Now, this part may be debated, but I think if the account manager has 10 minutes to spare, it might be a good idea to call the sub and check-in. It’ll let them ask any questions they’ve been dying to ask, but where respectful enough not to use the emergency line. It’ll also let the sub know that the account is important, and the account manger should also express gratitude on the call, letting them feel appreciated for all their hard work.

After Vacation:

  • Bring a souvenir for the sub if the vacation was somewhere out of town.
  • Schedule a time right after the vacation to have a casual chat about the account and how things went.
  • Have both the account manager and the sub on the first client call after the vacation.
  • The account manager should review notes from the sub and ask any questions right away.

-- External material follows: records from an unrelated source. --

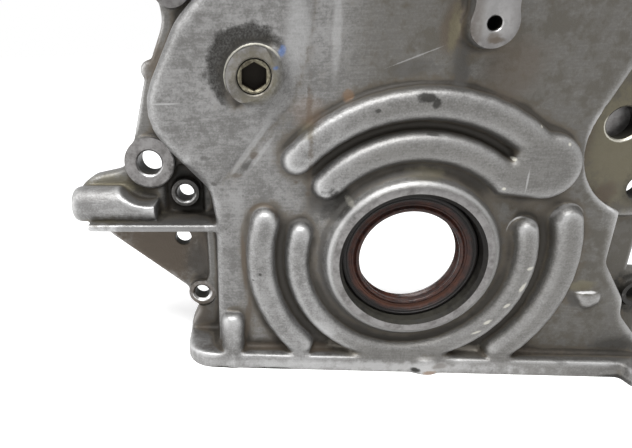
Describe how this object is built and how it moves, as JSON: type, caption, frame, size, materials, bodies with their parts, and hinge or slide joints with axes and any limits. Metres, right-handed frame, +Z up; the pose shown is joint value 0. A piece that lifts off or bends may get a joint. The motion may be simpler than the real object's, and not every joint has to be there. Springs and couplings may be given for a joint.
{
  "type": "timing cover",
  "caption": "Cast aluminium timing cover of a chain-drive engine, with crankshaft seal, screw plug, ribbed front, pipe stub and bolt flanges.",
  "frame": {"origin": "on the sump joint face, in the plane of the crankshaft axis, on the line of the sump screws 26 mm in front of the block joint", "axes": "+X to the cover's right seen from the front, along its length; the front faces -Y and the block joint faces +Y; +Z up, from the sump joint to the cylinder head joint"},
  "size_m": [0.2699, 0.0434, 0.18],
  "materials": {
    "cast_aluminium": "as cast, oil-stained, with milled joint and boss faces",
    "seal_elastomer": "moulded, satin, dark red-brown",
    "case_steel": "pressed steel, dull",
    "spring_steel": "bright wound wire",
    "plug_steel": "dull zinc plating, oil-stained"
  },
  "bodies": {
    "root": {"cover_casting": "cast_aluminium", "seal_body": "seal_elastomer", "seal_case": "case_steel", "garter_spring": "spring_steel", "screw_plug": "plug_steel"}
  },
  "joints": []
}
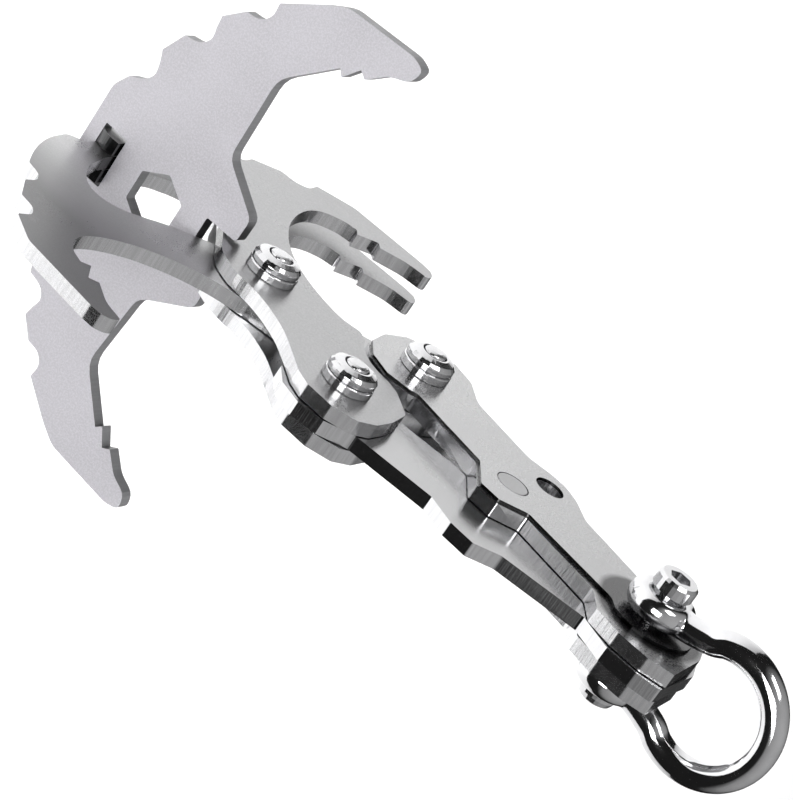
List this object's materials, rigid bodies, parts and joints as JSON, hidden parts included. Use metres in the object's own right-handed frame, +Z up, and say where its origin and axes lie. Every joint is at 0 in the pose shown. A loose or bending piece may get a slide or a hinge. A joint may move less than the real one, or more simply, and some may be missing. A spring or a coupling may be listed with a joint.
{
  "type": "grapnel anchor",
  "caption": "Folding steel plate grapnel anchor: toothed claws crossing on a centre bolt, a slotted cross claw, and two links hung from a bow shackle.",
  "frame": {"origin": "inside of the shackle bow's crown, where the line that carries the anchor bears", "axes": "+Z up along the shank to the shackle, X across the two main claws, Y through the plates with the nuts on the -Y side"},
  "size_m": [0.1144, 0.1094, 0.1815],
  "materials": {
    "satin_plate": "satin",
    "matte_plate": "matte tumbled",
    "polished_fittings": "polished"
  },
  "bodies": {
    "shackle": {"shackle_bow": "polished_fittings", "shackle_pin": "polished_fittings"},
    "right_link": {"right_link_upper_plate": "satin_plate", "right_link_lower_plate": "satin_plate", "right_link_cover_plate": "satin_plate", "cover_rivet": "satin_plate", "pivot_bolt_3": "polished_fittings", "pivot_washer_3": "polished_fittings", "pivot_nut_3": "polished_fittings"},
    "left_claw": {"left_claw_plate": "satin_plate"},
    "right_claw": {"right_claw_upper_plate": "satin_plate", "right_claw_lower_plate": "satin_plate", "pivot_bolt_2": "polished_fittings", "pivot_washer_2": "polished_fittings", "pivot_nut_2": "polished_fittings"},
    "cross_claw": {"cross_claw": "matte_plate", "pivot_bolt_1": "polished_fittings", "pivot_washer_1": "polished_fittings", "pivot_nut_1": "polished_fittings"},
    "left_link": {"left_link_plate": "satin_plate"}
  },
  "joints": [
    {"name": "shackle_swing", "type": "hinge", "parent": "shackle", "child": "right_link", "pos_m": [0, 0, -0.02815], "axis": [0, 1, 0], "range_deg": [-100, 100]},
    {"name": "left_claw_fold", "type": "hinge", "parent": "right_link", "child": "left_claw", "pos_m": [-0.0141, 0, -0.09635], "axis": [0, 1, 0], "range_deg": [-41.7, 0]},
    {"name": "right_claw_fold", "type": "hinge", "parent": "left_claw", "child": "right_claw", "pos_m": [0, 0, -0.12735], "axis": [0, 1, 0], "range_deg": [0, 60]},
    {"name": "cross_claw_turn", "type": "hinge", "parent": "left_claw", "child": "cross_claw", "pos_m": [0, 0, -0.12735], "axis": [0, 1, 0], "range_deg": [0, 30]},
    {"name": "left_link_fold", "type": "hinge", "parent": "right_claw", "child": "left_link", "pos_m": [0.0141, 0, -0.09635], "axis": [0, 1, 0], "range_deg": [-41.8, 0]}
  ],
  "couplings": [
    {"joint": "right_claw_fold", "follows": "left_claw_fold", "ratio": -1.4365},
    {"joint": "cross_claw_turn", "follows": "left_claw_fold", "ratio": -0.7182},
    {"joint": "left_link_fold", "follows": "left_claw_fold", "ratio": 1}
  ]
}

To show appreciation, the account manager should most definitely bring a souvenir for the sub from their vacation destination. Our own British Sam Owen went to Britain for his wedding not too long ago, and I volunteered to watch one of his accounts. I now have a lovely little mustached queen’s guard sitting on my desk. It was just a nice way to say “thanks for all your hard work!”

As soon as possible after getting back, all the notes from the sub should be reviewed. That way any questions can be gone over, and the sub can get back to their normal work load as soon as possible.

I also think it’d be nice, especially in the case of new/unstable/longer vacation periods if both the account manager and the sub were on the first call after the vacation. That way any gaps in account coverage would be covered, and the client would feel like the transition between account coverage was totally seamless.

Hopefully following all of these items will leave you, your co-workers, and your clients feeling stress free during this crazy holiday vacation time. You all deserve a vacation, so make sure it doesn’t end up causing more stress than it’s supposed to relieve!